Le discernement des gérants sera un facteur décisif. Plus encore que par le passé, les équipes devront se concentrer sur des entreprises disposant d’un fort pricing power et d’un potentiel de croissance sur le long terme. Seule une transformation qualitative de ces entreprises – amélioration de leur potentiel, de la récurrence de leurs revenus, de leur taille ou de leurs avantages compétitifs – permettra d’augmenter leurs résultats et leurs multiples de valorisation. Tous les gérants ne sauront pas s’adapter, ce qui débouchera sur des écarts de performance entre les différents acteurs.
On identifie aujourd’hui plusieurs raisons pour faire ses premiers pas en Private Equity. Avant toute chose, rappelons que l’investissement dans des fonds de capital-investissement comporte des risques notamment de perte en capital, d’illiquidité, de valorisation et de change. Les fonds investis sont bloqués pendant toute la durée de l'investissement. Les performances passées ne constituent pas une indication fiable de la performance future. Des risques nouveaux se font jour à travers l’inflation et la hausse des taux. Mais ces évolutions sont aujourd’hui clairement identifiées et intégrées dans le choix, et souvent le prix, des opérations réalisées par les équipes d’investissement. Plus encore que par le passé, la capacité des entreprises à répercuter la hausse des prix est devenue un critère clé d’investissement. La structuration des transactions intègre par ailleurs un coût de la dette plus élevé. De ce point de vue, il est préférable d’investir aujourd’hui plutôt qu’il y a 18 mois quand ces risques étaient peu ou pas intégrés dans les décisions d’investissement.
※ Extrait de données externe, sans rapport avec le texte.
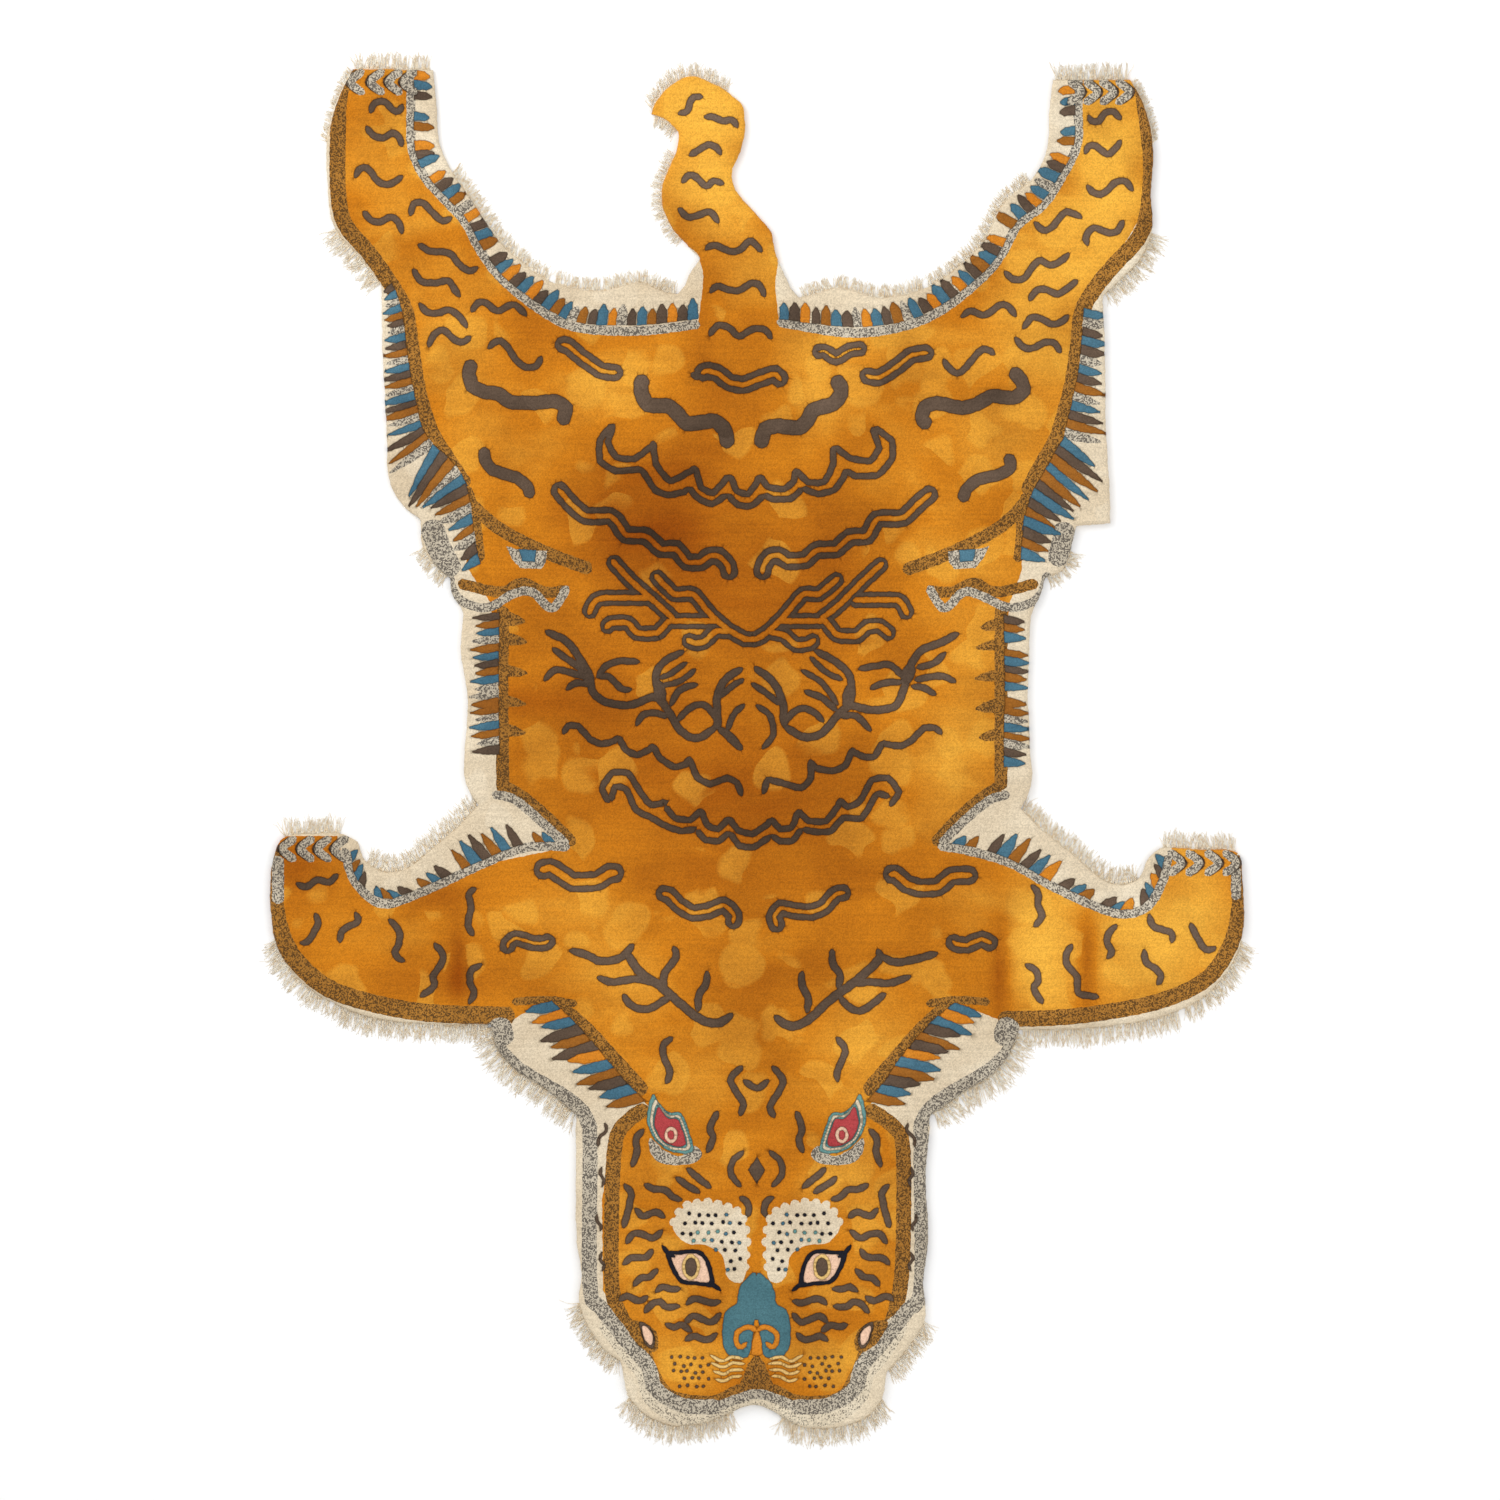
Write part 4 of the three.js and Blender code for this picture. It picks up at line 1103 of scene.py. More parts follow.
def rug_shapes():
    """Every shape of the pattern with its yarn, from the ground up."""
    claws = [shape for x, y, side in CLAWS for shape in claw(x, y, side)]
    ground = field() + bands() + tufts() + claws
    back = back_lines() + bars() + cloud() + flames_and_branches() + flank_eyes()
    return ground + stripes() + back + head()


def inside(points, loop):
    """Whether each point lies in a closed shape, by the turns that the shape makes round it."""
    turns = np.zeros(len(points), int)
    near = np.flatnonzero(((points >= loop.min(0)) & (points <= loop.max(0))).all(1))
    ends = np.roll(loop, -1, 0)
    step_x, step_y = (ends - loop).T
    for part in np.array_split(near, len(near) * len(loop) // 2_000_000 + 1):
        x, y = points[part].T[:, :, None]
        side = step_x * (y - loop[:, 1]) - (x - loop[:, 0]) * step_y
        up = (loop[:, 1] <= y) & (ends[:, 1] > y) & (side > 0)
        down = (loop[:, 1] > y) & (ends[:, 1] <= y) & (side < 0)
        turns[part] = up.sum(1) - down.sum(1)
    return turns != 0


def solid_edge():
    """The edge of the solid's flat underside, in order round the rug."""
    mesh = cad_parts["rug_cloth"].data
    steps = set()
    places = {}
    for face in mesh.polygons:
        corners = [mesh.vertices[i].co for i in face.vertices]
        if max(corner.z for corner in corners) > FLAT:
            continue
        keys = [(round(corner.x / MM, 2), round(corner.y / MM, 2)) for corner in corners]
        places.update(zip(keys, [(corner.x, corner.y) for corner in corners]))
        steps.update(zip(keys, keys[1:] + keys[:1]))
    following = {a: b for a, b in steps if (b, a) not in steps}
    key = min(following)
    loop = []
    while not loop or key != loop[0]:
        loop.append(key)
        key = following[key]
    points = np.array([places[key] for key in loop])
    x, y = points.T
    area = np.sum(x * np.roll(y, -1) - y * np.roll(x, -1))
    return points if area > 0 else points[::-1]


def gentle_waves(at, wave_lengths, seed):
    """An even, never repeating unevenness from -1 to 1 along a length."""
    shift = random.Random(seed)
    waves = [np.sin(2 * math.pi * (at / length + shift.random())) for length in wave_lengths]
    return sum(waves) / len(waves)


def rug_outline():
    """The trimmed edge: the solid's edge drawn as soft curves between its sharp corners."""
    corners = solid_edge()
    to_corner = corners - np.roll(corners, 1, 0)
    from_corner = np.roll(corners, -1, 0) - corners
    turn = np.abs(
        np.arctan2(
            to_corner[:, 0] * from_corner[:, 1] - to_corner[:, 1] * from_corner[:, 0],
            (to_corner * from_corner).sum(1),
        )
    )
    sharp = np.flatnonzero(turn > SHARP_CORNER)
    runs = []
    for start, end in zip(sharp, np.roll(sharp, -1)):
        stretch = np.arange(start, end + 1 + (len(corners) if end <= start else 0)) % len(corners)
        runs.append(smooth_line(corners[stretch], EDGE_STEP)[:-1])
    line = np.vstack(runs)
    trim = gentle_waves(lengths_along(line), (0.011, 0.019, 0.043), SEED)
    return line + sideways(line, True) * trim[:, None] * EDGE_WANDER


class Spread:
    """Points that keep a given distance from each other."""

    def __init__(self, apart):
        self.apart = apart
        self.cells = {}
        self.points = []

    def add(self, point, apart=None):
        """Keeps the point if nothing is nearer than apart."""
        apart = apart or self.apart
        x, y = float(point[0]), float(point[1])
        column, row = math.floor(x / self.apart), math.floor(y / self.apart)
        reach = math.ceil(apart / self.apart)
        for i in range(column - reach, column + reach + 1):
            for j in range(row - reach, row + reach + 1):
                for other_x, other_y in self.cells.get((i, j), ()):
                    if (other_x - x) ** 2 + (other_y - y) ** 2 < apart * apart:
                        return False
        self.force((x, y))
        return True

    def force(self, point):
        """Keeps the point wherever it is."""
        x, y = float(point[0]), float(point[1])
        self.cells.setdefault((math.floor(x / self.apart), math.floor(y / self.apart)), []).append((x, y))
        self.points.append((x, y))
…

Le Private Equity offre aussi une exposition complémentaire, et inaccessible par ailleurs, à des entreprises de qualité présentant des caractéristiques très différentes des sociétés cotées : par exemple, sur le segment du LBO, la taille d’une entreprise est en moyenne dix fois inférieure à une société cotée en bourse. Le capital-risque et le Growth offrent quant à eux une exposition aux technologies de demain. L’investissement progressif sur 4/5 ans permet par ailleurs aux acheteurs d’acquérir des entreprises à des prix reflétant l’évolution graduelle du contexte macro-économique et de tirer parti d’opportunités conjoncturelles.
Mais surtout les fondamentaux demeurent inchangés. Ils reposent sur une compréhension intime des entreprises, acquise lors de due-diligences approfondies permettant de déployer des plans d’affaires ambitieux sur le moyen et long terme sans dictature des résultats trimestriels. La coopération étroite entre des actionnaires professionnels et des équipes de management chevronnées rend alors possible un alignement des intérêts des parties prenantes au succès des opérations.
In fine, le Private Equity reste une classe d’actifs dont l’objectif de rendement nominal reste élevé (en contrepartie d’une prise de risque élevée, notamment en termes de liquidité) et donc adaptée à des investisseurs privés pouvant accepter une part d’illiquidité (5 à 20% du patrimoine généralement recommandé selon le profil du client). Les investisseurs privés bénéficient pour la première fois de la possibilité d’investir dans les mêmes fonds sous-jacents que les plus grands investisseurs institutionnels. Au-delà de faciliter l’accès aux fonds, les acteurs de cette démocratisation ont une responsabilité forte pour guider les nouveaux venus dans un monde certes plus complexe et risqué mais qui reste riche en opportunités.